* start *
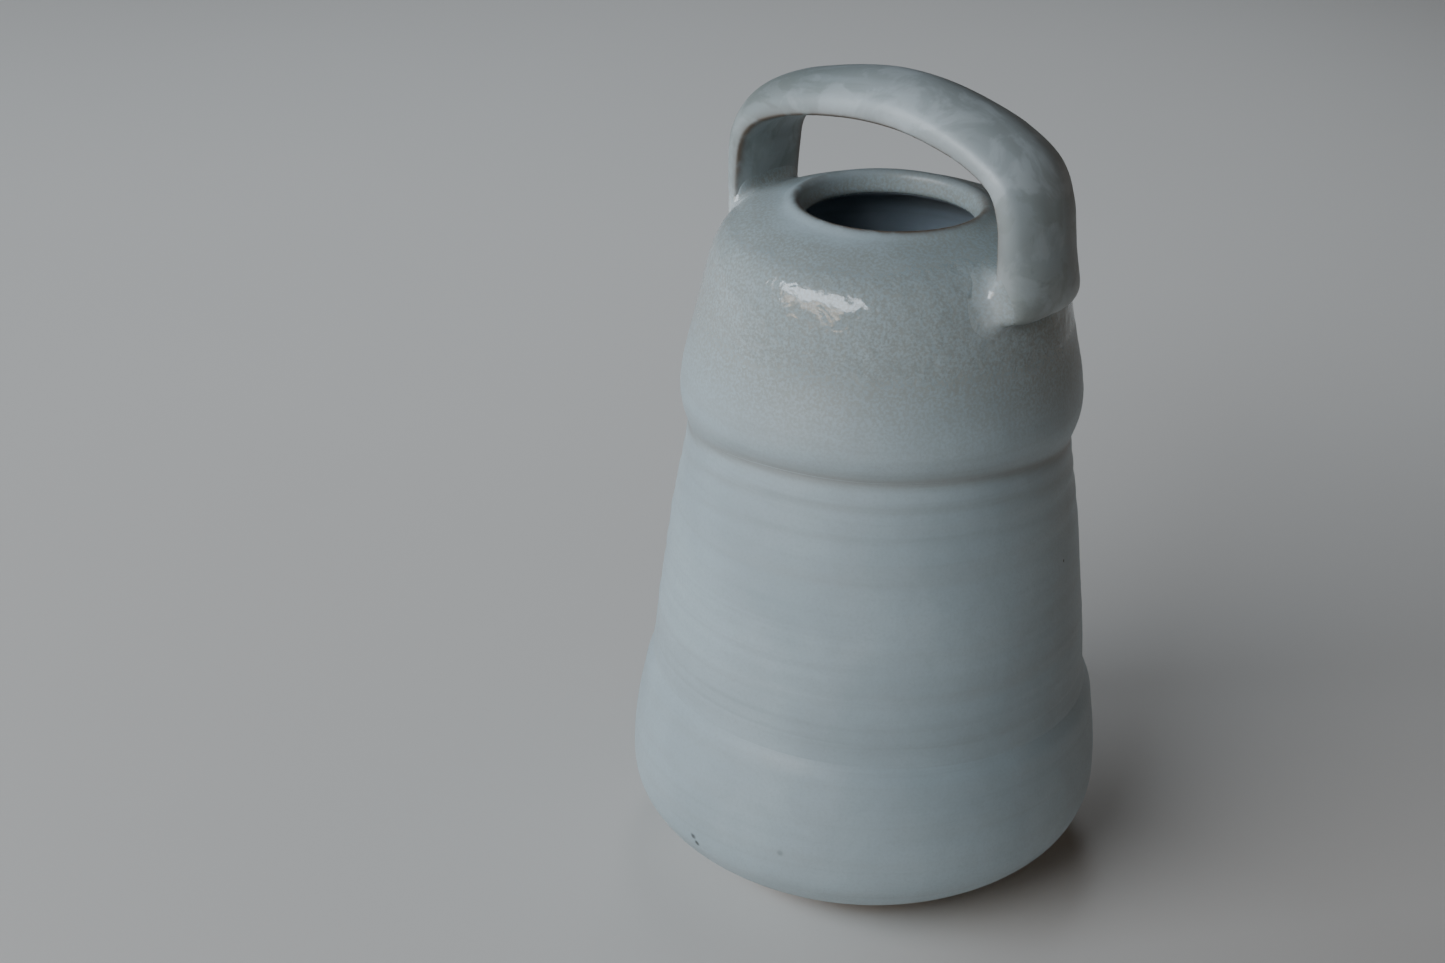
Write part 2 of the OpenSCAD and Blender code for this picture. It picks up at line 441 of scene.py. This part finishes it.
def smooth_curve(points, steps):
    """A Catmull-Rom curve through the points."""
    p = np.asarray(points, float)
    p = np.concatenate([[2 * p[0] - p[1]], p, [2 * p[-1] - p[-2]]])
    out = []
    for i in range(1, len(p) - 2):
        a, b, c, d = p[i - 1:i + 3]
        for t in np.arange(steps) / steps:
            out.append(0.5 * (2 * b + (c - a) * t + (2 * a - 5 * b + 4 * c - d) * t ** 2
                              + (3 * b - a - 3 * c + d) * t ** 3))
    out.append(p[-2])
    return np.array(out)


def strap_stations():
    """Evenly spaced rows of x, z, width and thickness factor, and how far along each one is."""
    fine = smooth_curve(STRAP_LINE, 24)
    s = arc_lengths(fine[:, :2])
    n = int(s[-1] / STRAP_STEP_MM) + 1
    at = np.linspace(0, s[-1], n)
    stations = np.stack([np.interp(at, s, fine[:, i]) for i in range(4)], axis=1)
    return stations, at


def strap_grid():
    """Points of the strap's surface and how near each is to one of its two edges."""
    stations, s = strap_stations()
    way = np.gradient(stations[:, :2], axis=0)
    way /= np.linalg.norm(way, axis=1, keepdims=True)
    outward = np.stack([way[:, 1], -way[:, 0]], axis=1)
    turn = np.linspace(0, 2 * math.pi, STRAP_TURNS, endpoint=False)
    cos, sin = np.cos(turn), np.sin(turn)
    domed = sin > 0
    pressed = 1 - smoothstep(1.0, PRESSED_MM, s)
    dome_fullness = DOME_FULLNESS + (PRESSED_FULLNESS - DOME_FULLNESS) * pressed
    fullness = np.where(domed[None], dome_fullness[:, None], FLAT_FULLNESS)
    across = np.sign(cos) * np.abs(cos) ** fullness
    rise = np.sign(sin) * np.abs(sin) ** fullness
    length = s[-1]
    end = np.minimum(s, length - s)
    shrink = END_ROUND_MM - np.sqrt(np.clip(END_ROUND_MM ** 2 - (END_ROUND_MM - end) ** 2, 0, None))
    shrink = np.where(end < END_ROUND_MM, shrink, 0.0)
    pull = 0.25 * np.sin(s / 17.0 + 0.8) + 0.15 * np.sin(s / 7.3 + 2.0)
    half = STRAP_WIDTH_MM * stations[:, 2] / 2 + pull - shrink
    drift = 0.45 + 0.3 * np.sin(s / length * 2 * math.pi + 0.6)
    dome = DOME_MM * stations[:, 3] * (1 + 0.03 * np.sin(s / 9.1)) - shrink
    flat = FLAT_MM * stations[:, 3] - 0.6 * shrink
    height = np.where(domed[None], dome[:, None], flat[:, None]) * rise
    # long pulling lines left along the strap by wet fingers
    lines = 0.10 * np.sin(5 * turn + 0.6)[None] + 0.05 * np.sin(9 * turn + 2.0)[None]
    height = height + lines * np.where(domed, 1.0, 0.4)[None] * (0.6 + 0.4 * np.sin(s / 21.0)[:, None])
    y = across * half[:, None] + drift[:, None]
    x = stations[:, 0][:, None] + outward[:, 0][:, None] * height
    z = stations[:, 1][:, None] + outward[:, 1][:, None] * height
    # the thin brown edges are the two corners of the flat side
    corner = np.min([np.abs(turn - edge_turn) for edge_turn in EDGE_TURNS], axis=0)
    edge = np.broadcast_to(bump_at(corner, 0.0, EDGE_WIDTH)[None], x.shape)
    # counted the other way round so that the faces look outwards
    return np.stack([x, y, z], axis=-1)[:, ::-1], edge[:, ::-1]


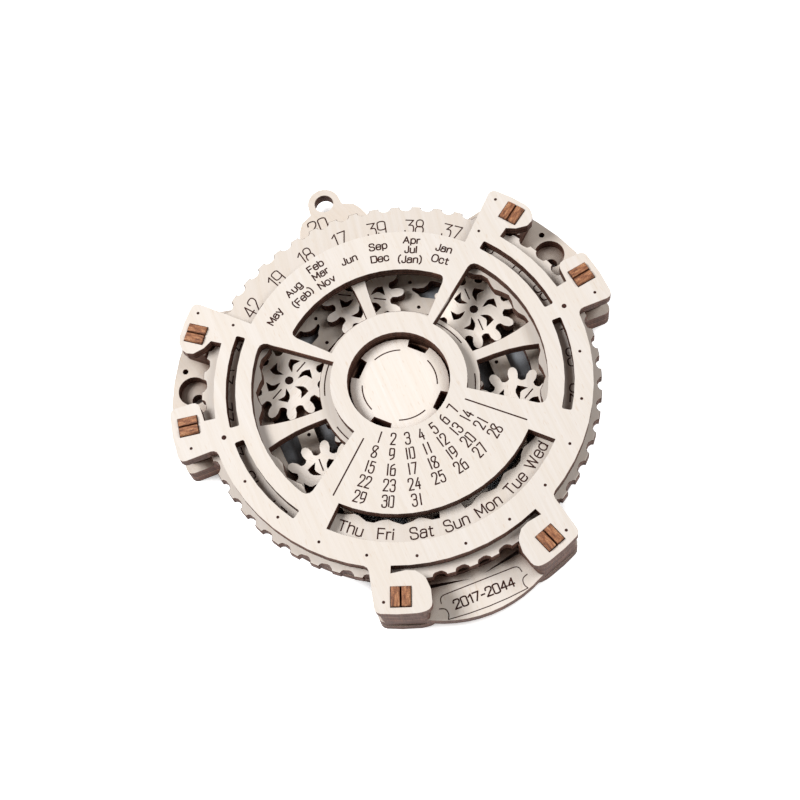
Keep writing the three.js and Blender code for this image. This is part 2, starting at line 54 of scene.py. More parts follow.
# Places in the frame

def level(node):
    """The height of a node's rear face, and its thickness."""
    low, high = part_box(node)
    return low.z / MM, (high.z - low.z) / MM


def top(node):
    """The height of a node's front face."""
    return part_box(node)[1].z / MM


def middle(node):
    """A node's middle, as seen from the front."""
    low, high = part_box(node)
    return Vector(((low.x + high.x) / 2 / MM, (low.y + high.y) / 2 / MM))


def polar(radius, angle):
    """The point at a radius from the wheel's axis, and at an angle."""
    return Vector((radius * math.cos(math.radians(angle)), radius * math.sin(math.radians(angle))))


FRONT = top("front_plate")
WHEEL_FACE = top("year_wheel")
DISC_FACE = top("centre_disc")
FRAME_PLATE_FACE = top("name_plate")
PLANET_FACE = top("planet_gear_1")


# Node materials

def add_node(tree, kind, inputs=None, **settings):
    """A shader node; a socket given as an input is linked, and any other value is set."""
    made = tree.nodes.new(kind)
    for name, value in settings.items():
        setattr(made, name, value)
    for name, value in (inputs or {}).items():
        socket = made.inputs[name]
        if isinstance(value, bpy.types.NodeSocket):
            tree.links.new(value, socket)
        else:
            socket.default_value = value
    return made


def maths(tree, operation, first, second=0.0):
    return add_node(tree, "ShaderNodeMath", {0: first, 1: second}, operation=operation).outputs[0]


def ramp(tree, value, stops):
    """A colour ramp; stops are (place, grey or colour)."""
    made = add_node(tree, "ShaderNodeValToRGB", {0: value})
    elements = made.color_ramp.elements
    while len(elements) < len(stops):
        elements.new(0.5)
    for element, (place, colour) in zip(elements, stops):
        element.position = place
        grey = (colour, colour, colour) if isinstance(colour, (int, float)) else colour
        element.color = (*grey, 1)
    return made.outputs[0]


def blend(tree, factor, first, second, mode="MIX"):
    """Two colours mixed by a factor; each of the three may be a socket."""
    made = add_node(tree, "ShaderNodeMix", data_type="RGBA", blend_type=mode)
    # A Mix node's colours are its inputs 6 and 7, and its output 2
    for socket, value in ((made.inputs[0], factor), (made.inputs[6], first), (made.inputs[7], second)):
        if isinstance(value, bpy.types.NodeSocket):
            tree.links.new(value, socket)
        else:
            socket.default_value = value if isinstance(value, float) else (*value, 1)
    return made.outputs[2]


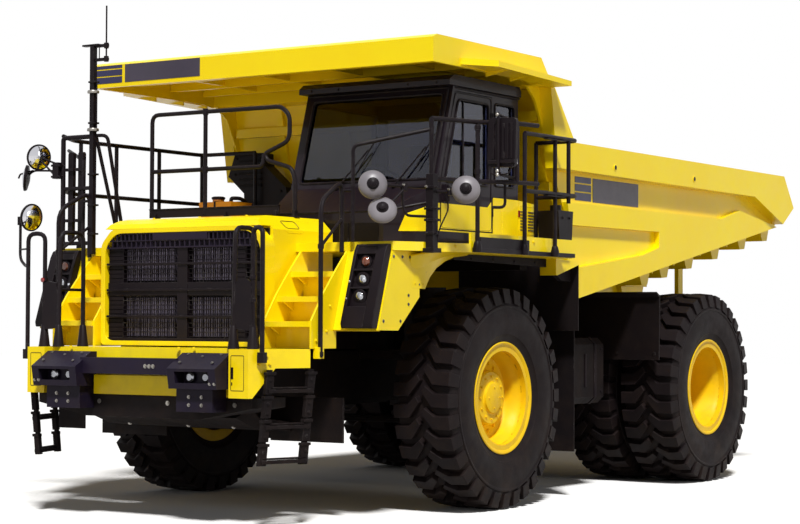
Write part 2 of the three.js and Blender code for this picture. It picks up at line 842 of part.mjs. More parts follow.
function frontRails() {
  const y = -1700;
  const loop = [
    [-920, y, HOOD_TOP + 60],
    [-920, y, 3775],
    [640, y, 3775],
    [735, y, 3690],
    [735, y, 3455],
    [450, y, 3345],
    [480, y, 3280],
    [760, y, 3200],
    [800, y, 3090],
    [800, y, HOOD_TOP + 60],
  ];
  return join(
    bent(loop),
    bent([
      [-920, y, 3225],
      [430, y, 3225],
      [430, y, 3345],
    ]),
    rod([-260, y, HOOD_TOP + 60], [-260, y, 3775], TUBE, 6),
    box([-940, 620], [y - 15, y + 15], [HOOD_TOP + 38, HOOD_TOP + 122]),
    [-860, 0, 590, 800].map((x) => box([x - 30, x + 30], [y - 30, y + 30], [HOOD_TOP + 1, HOOD_TOP + 65])),
  );
}

// The exhaust's heat shroud on the right, behind the rail and ahead of the body's front wall.
function exhaust() {
  return prism("y", [620, 800], [
    [-1580, DECK_TOP + 1],
    [-1600, 3170],
    [-1815, 3360],
    [-1720, 3612],
    [-1340, 3600],
    [-1320, 3460],
    [-1035, 3220],
    [-985, 2940],
    [-985, DECK_TOP + 1],
  ]);
}

function coolantTank() {
  return join(
    box([-1100, -690], [-760, -420], [DECK_TOP + 1, 2985]),
    rod([-985, -590, 2975], [-985, -590, 3035], 60, 12),
  );
}

// The reservoir at the walkway's rear end, narrower at its foot.
function walkwayTank() {
  return join(
    prism("x", [1965, 2200], [
      [800, DECK_TOP + 1],
      [1040, DECK_TOP + 1],
      [1075, 2890],
      [770, 2890],
    ]),
    rod([2080, 930, 2880], [2080, 930, 2950], 55, 10),
  );
}

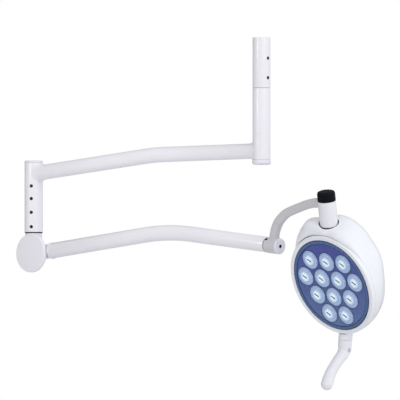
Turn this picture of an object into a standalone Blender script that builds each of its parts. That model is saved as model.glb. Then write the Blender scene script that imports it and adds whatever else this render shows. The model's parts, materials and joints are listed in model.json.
* end *
From the records above, copy out the line with "Keep writing the", the line with "return Vector(((low.x +", and every line between them, word for word.

| THE SOLUTION |
Keep writing the three.js and Blender code for this image. This is part 2, starting at line 54 of scene.py. More parts follow.
# Places in the frame

def level(node):
    """The height of a node's rear face, and its thickness."""
    low, high = part_box(node)
    return low.z / MM, (high.z - low.z) / MM


def top(node):
    """The height of a node's front face."""
    return part_box(node)[1].z / MM


def middle(node):
    """A node's middle, as seen from the front."""
    low, high = part_box(node)
    return Vector(((low.x + high.x) / 2 / MM, (low.y + high.y) / 2 / MM))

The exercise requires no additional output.